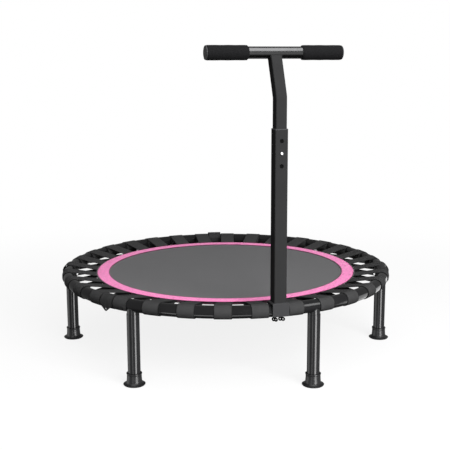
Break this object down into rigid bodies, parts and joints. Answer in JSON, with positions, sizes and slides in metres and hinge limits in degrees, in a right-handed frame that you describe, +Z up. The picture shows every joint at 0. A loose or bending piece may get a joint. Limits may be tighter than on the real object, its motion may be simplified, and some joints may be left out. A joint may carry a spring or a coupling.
{
  "type": "mini trampoline",
  "caption": "Low round fitness trampoline with elastic webbing straps, short legs on rubber feet and a clamped T-shaped grab handle with adjustable height.",
  "frame": {"origin": "on the floor, at the centre of the round frame", "axes": "+Z up; -Y towards the side where the handle stands, +X towards the right-hand leg"},
  "size_m": [1.034, 1.0134, 0.909],
  "materials": {
    "frame_paint": "gloss black",
    "clamp_paint": "satin black",
    "post_paint": "satin black",
    "bar_metal": "gloss dark grey",
    "plain_steel": "zinc plated",
    "bright_metal": "polished",
    "black_zinc": "black zinc",
    "mat_fabric": "tight woven matt",
    "band_fabric": "pink woven cloth",
    "strap_webbing": "elastic webbing",
    "foot_rubber": "glossy moulded",
    "grip_foam": "matt closed-cell foam",
    "black_plastic": "moulded"
  },
  "bodies": {
    "frame": {"frame_arc_front": "frame_paint", "frame_arc_right": "frame_paint", "frame_arc_left": "frame_paint", "frame_joiners": "plain_steel", "joint_pins": "plain_steel", "joint_covers": "strap_webbing", "cover_eyelets": "black_zinc", "leg_sockets": "frame_paint", "leg_studs": "plain_steel", "elastic_straps": "strap_webbing", "clamp_saddle": "clamp_paint", "clamp_bolts": "black_zinc", "clamp_washers": "black_zinc", "lower_post": "post_paint", "post_bush": "black_plastic", "leg_right": "frame_paint", "foot_right": "foot_rubber", "leg_back_right": "frame_paint", "foot_back_right": "foot_rubber", "leg_back_left": "frame_paint", "foot_back_left": "foot_rubber", "leg_left": "frame_paint", "foot_left": "foot_rubber", "leg_front_left": "frame_paint", "foot_front_left": "foot_rubber", "leg_front_right": "frame_paint", "foot_front_right": "foot_rubber"},
    "mat": {"jump_mat": "mat_fabric", "edge_band": "band_fabric"},
    "handle": {"upper_post": "post_paint", "button_spring": "plain_steel", "handlebar": "bar_metal", "grip_left": "grip_foam", "grip_right": "grip_foam", "bar_cap_left": "black_plastic", "bar_cap_right": "black_plastic"},
    "button": {"snap_button": "bright_metal"},
    "left_nut": {"wing_nut_left": "black_zinc"},
    "right_nut": {"wing_nut_right": "black_zinc"}
  },
  "joints": [
    {"name": "mat_bounce", "type": "slide", "parent": "frame", "child": "mat", "axis": [0, 0, 1], "range_m": [-0.06, 0], "stiffness_N_per_m": 9000, "deforming": ["elastic_straps"]},
    {"name": "handle_height", "type": "slide", "parent": "frame", "child": "handle", "axis": [0, 0, 1], "range_m": [-0.032, 0.032], "deforming": ["snap_button", "button_spring"]},
    {"name": "button_press", "type": "slide", "parent": "handle", "child": "button", "axis": [-0.2986, 0.9544, 0], "range_m": [0, 0.0053], "stiffness_N_per_m": 400},
    {"name": "left_nut_spin", "type": "hinge", "parent": "frame", "child": "left_nut", "pos_m": [0.13642, -0.46812, 0.2], "axis": [0, 0, -1], "continuous": true},
    {"name": "right_nut_spin", "type": "hinge", "parent": "frame", "child": "right_nut", "pos_m": [0.15474, -0.46239, 0.2], "axis": [0, 0, -1], "continuous": true}
  ]
}
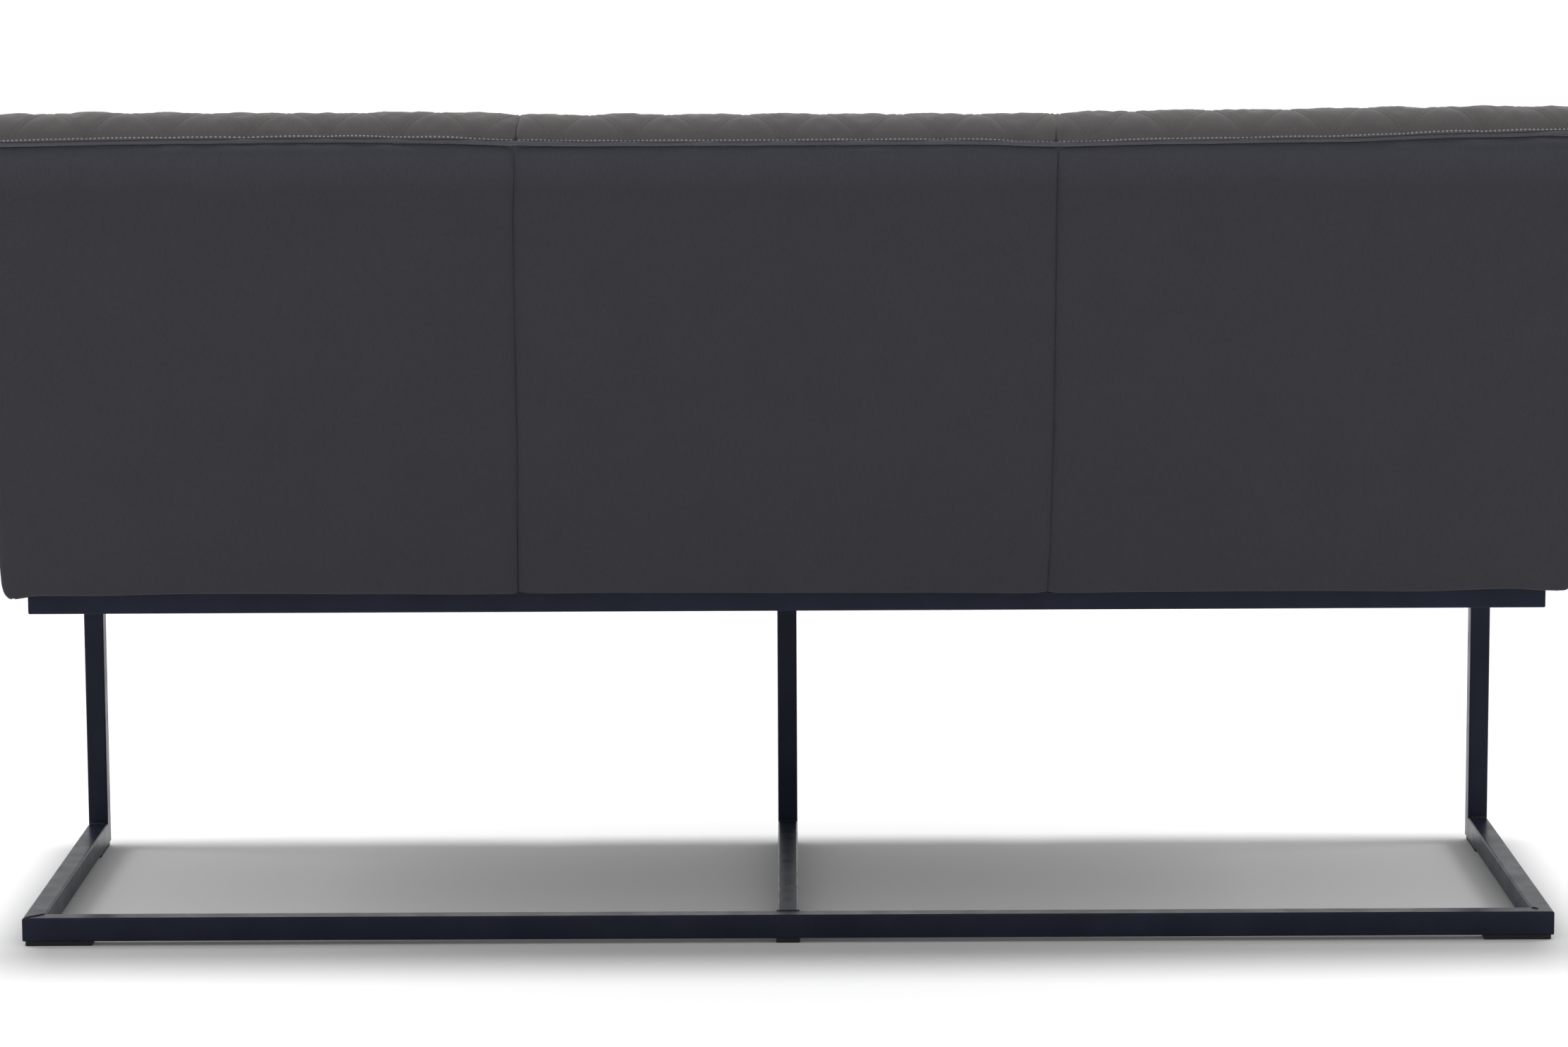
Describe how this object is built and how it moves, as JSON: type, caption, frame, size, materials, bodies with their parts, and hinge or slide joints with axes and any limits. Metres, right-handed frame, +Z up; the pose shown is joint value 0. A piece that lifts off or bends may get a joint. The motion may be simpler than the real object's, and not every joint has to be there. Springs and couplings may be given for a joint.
{
  "type": "dining bench",
  "caption": "Upholstered dining bench with a reclined back, a diamond-quilted seat and inner back, and a welded sled frame of rectangular steel tube.",
  "frame": {"origin": "on the floor, under the middle of the bench's bounding box", "axes": "+Z up, +X along the bench to the right as seen from its front, the sitter faces -Y"},
  "size_m": [1.65, 0.6183, 0.8694],
  "materials": {
    "frame_steel": "black powder coat, satin",
    "glide_plastic": "matt black",
    "zinc_steel": "zinc plated",
    "timber": "sawn, unfinished",
    "webbing": "elastic upholstery webbing",
    "foam": "upholstery foam",
    "quilted_fabric": "taupe-grey velvet, diamond quilted",
    "plain_fabric": "charcoal woven upholstery fabric",
    "piping_fabric": "blue-grey corded piping",
    "dust_cloth": "black non-woven"
  },
  "bodies": {
    "root": {"back_brackets": "zinc_steel", "back_foam_centre": "foam", "back_foam_left": "foam", "back_foam_right": "foam", "back_lower_rails": "timber", "back_post_left": "timber", "back_post_left_end": "timber", "back_post_right": "timber", "back_post_right_end": "timber", "back_quilt_centre": "quilted_fabric", "back_quilt_left": "quilted_fabric", "back_quilt_right": "quilted_fabric", "back_top_rail": "timber", "back_webbing": "webbing", "base_bolts": "zinc_steel", "base_tee_nuts": "zinc_steel", "base_washers": "zinc_steel", "bracket_screws": "zinc_steel", "dust_cover": "dust_cloth", "floor_rear_rail": "frame_steel", "floor_runner_centre": "frame_steel", "floor_runner_left": "frame_steel", "floor_runner_right": "frame_steel", "front_glides": "glide_plastic", "leg_centre": "frame_steel", "leg_left": "frame_steel", "leg_right": "frame_steel", "rear_centre_glide": "glide_plastic", "rear_corner_glides": "glide_plastic", "rear_cover_centre": "plain_fabric", "rear_cover_left": "plain_fabric", "rear_cover_right": "plain_fabric", "seat_bearer_centre": "frame_steel", "seat_bearer_left": "frame_steel", "seat_bearer_right": "frame_steel", "seat_corner_blocks": "timber", "seat_foam_centre": "foam", "seat_foam_left": "foam", "seat_foam_right": "foam", "seat_frame_cross_rail_centre": "timber", "seat_frame_cross_rail_left": "timber", "seat_frame_cross_rail_right": "timber", "seat_frame_end_rail_left": "timber", "seat_frame_end_rail_right": "timber", "seat_frame_front_rail": "timber", "seat_frame_rear_rail": "timber", "seat_front_rail_left": "frame_steel", "seat_front_rail_right": "frame_steel", "seat_quilt_centre": "quilted_fabric", "seat_quilt_left": "quilted_fabric", "seat_quilt_right": "quilted_fabric", "seat_rear_rail": "frame_steel", "seat_webbing": "webbing", "side_cover_back_left": "plain_fabric", "side_cover_back_right": "plain_fabric", "side_cover_seat_left": "plain_fabric", "side_cover_seat_right": "plain_fabric", "top_piping": "piping_fabric"}
  },
  "joints": []
}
□ □ □ □ □
• **WHAT TO WORK ON**
Each entry above is to be quoted exactly.

• **SOLUTION TO THIS TASK**
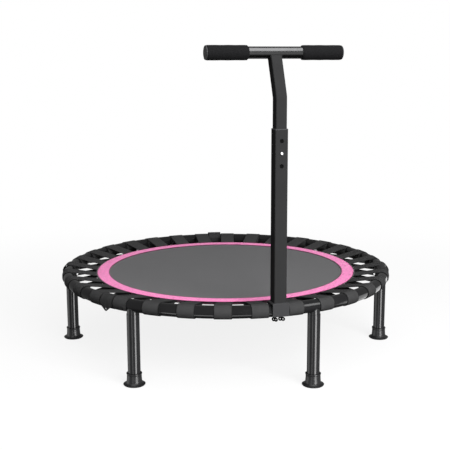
Break this object down into rigid bodies, parts and joints. Answer in JSON, with positions, sizes and slides in metres and hinge limits in degrees, in a right-handed frame that you describe, +Z up. The picture shows every joint at 0. A loose or bending piece may get a joint. Limits may be tighter than on the real object, its motion may be simplified, and some joints may be left out. A joint may carry a spring or a coupling.
{
  "type": "mini trampoline",
  "caption": "Low round fitness trampoline with elastic webbing straps, short legs on rubber feet and a clamped T-shaped grab handle with adjustable height.",
  "frame": {"origin": "on the floor, at the centre of the round frame", "axes": "+Z up; -Y towards the side where the handle stands, +X towards the right-hand leg"},
  "size_m": [1.034, 1.0134, 0.909],
  "materials": {
    "frame_paint": "gloss black",
    "clamp_paint": "satin black",
    "post_paint": "satin black",
    "bar_metal": "gloss dark grey",
    "plain_steel": "zinc plated",
    "bright_metal": "polished",
    "black_zinc": "black zinc",
    "mat_fabric": "tight woven matt",
    "band_fabric": "pink woven cloth",
    "strap_webbing": "elastic webbing",
    "foot_rubber": "glossy moulded",
    "grip_foam": "matt closed-cell foam",
    "black_plastic": "moulded"
  },
  "bodies": {
    "frame": {"frame_arc_front": "frame_paint", "frame_arc_right": "frame_paint", "frame_arc_left": "frame_paint", "frame_joiners": "plain_steel", "joint_pins": "plain_steel", "joint_covers": "strap_webbing", "cover_eyelets": "black_zinc", "leg_sockets": "frame_paint", "leg_studs": "plain_steel", "elastic_straps": "strap_webbing", "clamp_saddle": "clamp_paint", "clamp_bolts": "black_zinc", "clamp_washers": "black_zinc", "lower_post": "post_paint", "post_bush": "black_plastic", "leg_right": "frame_paint", "foot_right": "foot_rubber", "leg_back_right": "frame_paint", "foot_back_right": "foot_rubber", "leg_back_left": "frame_paint", "foot_back_left": "foot_rubber", "leg_left": "frame_paint", "foot_left": "foot_rubber", "leg_front_left": "frame_paint", "foot_front_left": "foot_rubber", "leg_front_right": "frame_paint", "foot_front_right": "foot_rubber"},
    "mat": {"jump_mat": "mat_fabric", "edge_band": "band_fabric"},
    "handle": {"upper_post": "post_paint", "button_spring": "plain_steel", "handlebar": "bar_metal", "grip_left": "grip_foam", "grip_right": "grip_foam", "bar_cap_left": "black_plastic", "bar_cap_right": "black_plastic"},
    "button": {"snap_button": "bright_metal"},
    "left_nut": {"wing_nut_left": "black_zinc"},
    "right_nut": {"wing_nut_right": "black_zinc"}
  },
  "joints": [
    {"name": "mat_bounce", "type": "slide", "parent": "frame", "child": "mat", "axis": [0, 0, 1], "range_m": [-0.06, 0], "stiffness_N_per_m": 9000, "deforming": ["elastic_straps"]},
    {"name": "handle_height", "type": "slide", "parent": "frame", "child": "handle", "axis": [0, 0, 1], "range_m": [-0.032, 0.032], "deforming": ["snap_button", "button_spring"]},
    {"name": "button_press", "type": "slide", "parent": "handle", "child": "button", "axis": [-0.2986, 0.9544, 0], "range_m": [0, 0.0053], "stiffness_N_per_m": 400},
    {"name": "left_nut_spin", "type": "hinge", "parent": "frame", "child": "left_nut", "pos_m": [0.13642, -0.46812, 0.2], "axis": [0, 0, -1], "continuous": true},
    {"name": "right_nut_spin", "type": "hinge", "parent": "frame", "child": "right_nut", "pos_m": [0.15474, -0.46239, 0.2], "axis": [0, 0, -1], "continuous": true}
  ]
}
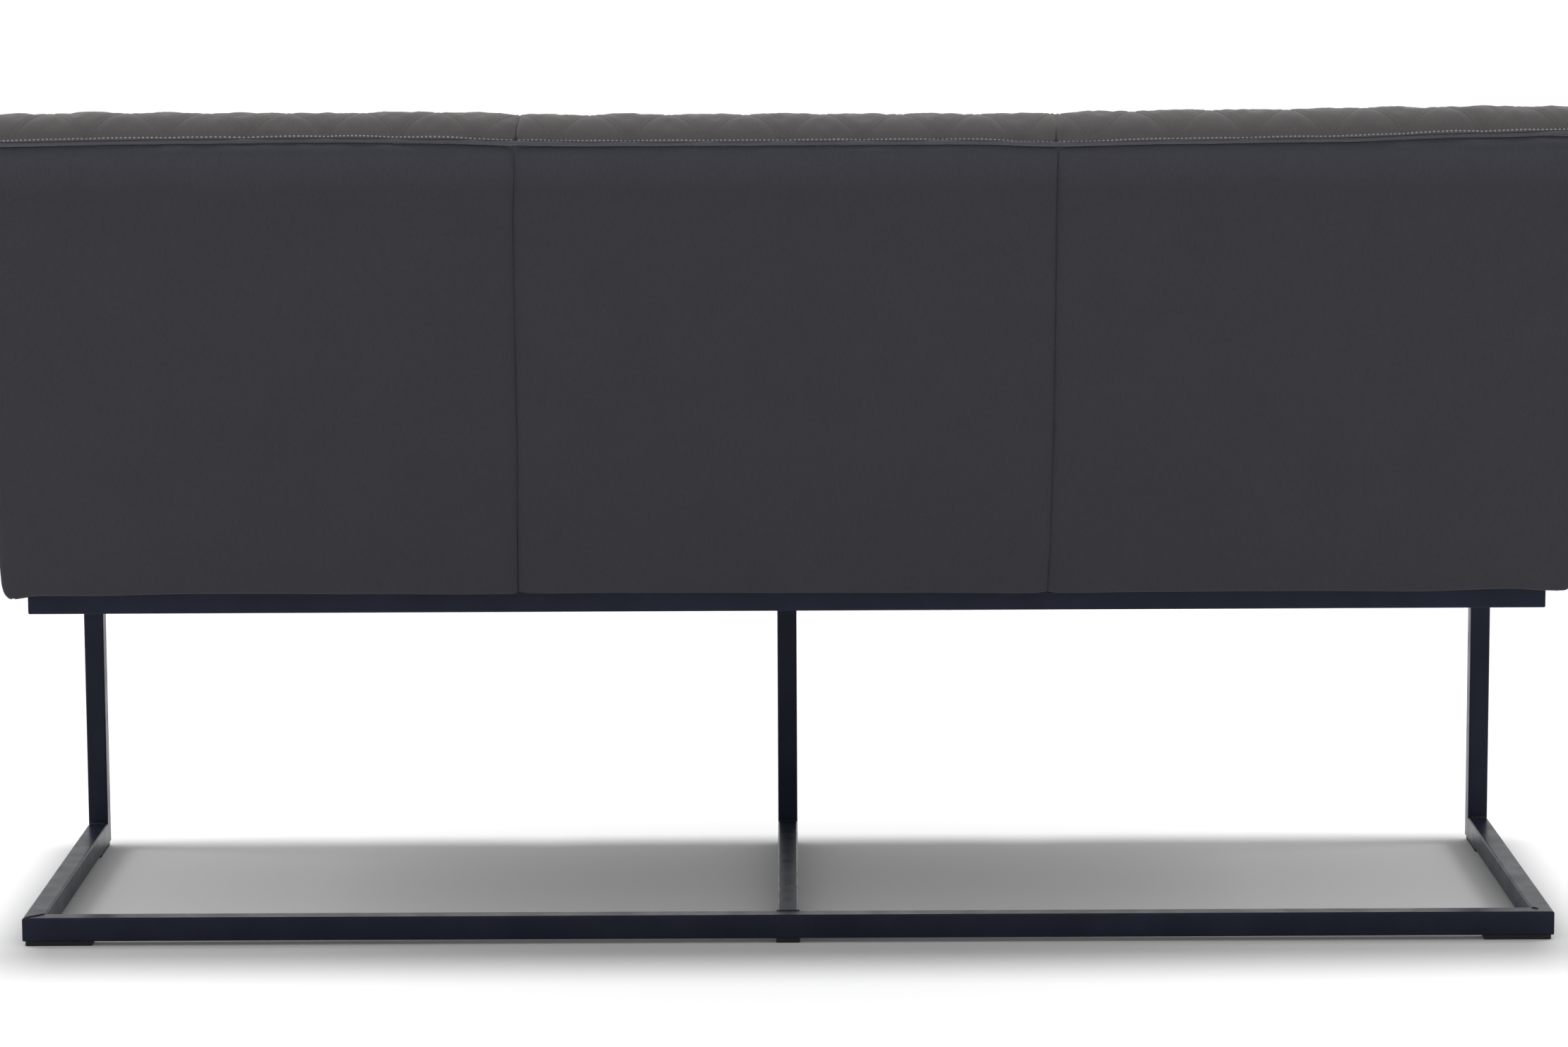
Describe how this object is built and how it moves, as JSON: type, caption, frame, size, materials, bodies with their parts, and hinge or slide joints with axes and any limits. Metres, right-handed frame, +Z up; the pose shown is joint value 0. A piece that lifts off or bends may get a joint. The motion may be simpler than the real object's, and not every joint has to be there. Springs and couplings may be given for a joint.
{
  "type": "dining bench",
  "caption": "Upholstered dining bench with a reclined back, a diamond-quilted seat and inner back, and a welded sled frame of rectangular steel tube.",
  "frame": {"origin": "on the floor, under the middle of the bench's bounding box", "axes": "+Z up, +X along the bench to the right as seen from its front, the sitter faces -Y"},
  "size_m": [1.65, 0.6183, 0.8694],
  "materials": {
    "frame_steel": "black powder coat, satin",
    "glide_plastic": "matt black",
    "zinc_steel": "zinc plated",
    "timber": "sawn, unfinished",
    "webbing": "elastic upholstery webbing",
    "foam": "upholstery foam",
    "quilted_fabric": "taupe-grey velvet, diamond quilted",
    "plain_fabric": "charcoal woven upholstery fabric",
    "piping_fabric": "blue-grey corded piping",
    "dust_cloth": "black non-woven"
  },
  "bodies": {
    "root": {"back_brackets": "zinc_steel", "back_foam_centre": "foam", "back_foam_left": "foam", "back_foam_right": "foam", "back_lower_rails": "timber", "back_post_left": "timber", "back_post_left_end": "timber", "back_post_right": "timber", "back_post_right_end": "timber", "back_quilt_centre": "quilted_fabric", "back_quilt_left": "quilted_fabric", "back_quilt_right": "quilted_fabric", "back_top_rail": "timber", "back_webbing": "webbing", "base_bolts": "zinc_steel", "base_tee_nuts": "zinc_steel", "base_washers": "zinc_steel", "bracket_screws": "zinc_steel", "dust_cover": "dust_cloth", "floor_rear_rail": "frame_steel", "floor_runner_centre": "frame_steel", "floor_runner_left": "frame_steel", "floor_runner_right": "frame_steel", "front_glides": "glide_plastic", "leg_centre": "frame_steel", "leg_left": "frame_steel", "leg_right": "frame_steel", "rear_centre_glide": "glide_plastic", "rear_corner_glides": "glide_plastic", "rear_cover_centre": "plain_fabric", "rear_cover_left": "plain_fabric", "rear_cover_right": "plain_fabric", "seat_bearer_centre": "frame_steel", "seat_bearer_left": "frame_steel", "seat_bearer_right": "frame_steel", "seat_corner_blocks": "timber", "seat_foam_centre": "foam", "seat_foam_left": "foam", "seat_foam_right": "foam", "seat_frame_cross_rail_centre": "timber", "seat_frame_cross_rail_left": "timber", "seat_frame_cross_rail_right": "timber", "seat_frame_end_rail_left": "timber", "seat_frame_end_rail_right": "timber", "seat_frame_front_rail": "timber", "seat_frame_rear_rail": "timber", "seat_front_rail_left": "frame_steel", "seat_front_rail_right": "frame_steel", "seat_quilt_centre": "quilted_fabric", "seat_quilt_left": "quilted_fabric", "seat_quilt_right": "quilted_fabric", "seat_rear_rail": "frame_steel", "seat_webbing": "webbing", "side_cover_back_left": "plain_fabric", "side_cover_back_right": "plain_fabric", "side_cover_seat_left": "plain_fabric", "side_cover_seat_right": "plain_fabric", "top_piping": "piping_fabric"}
  },
  "joints": []
}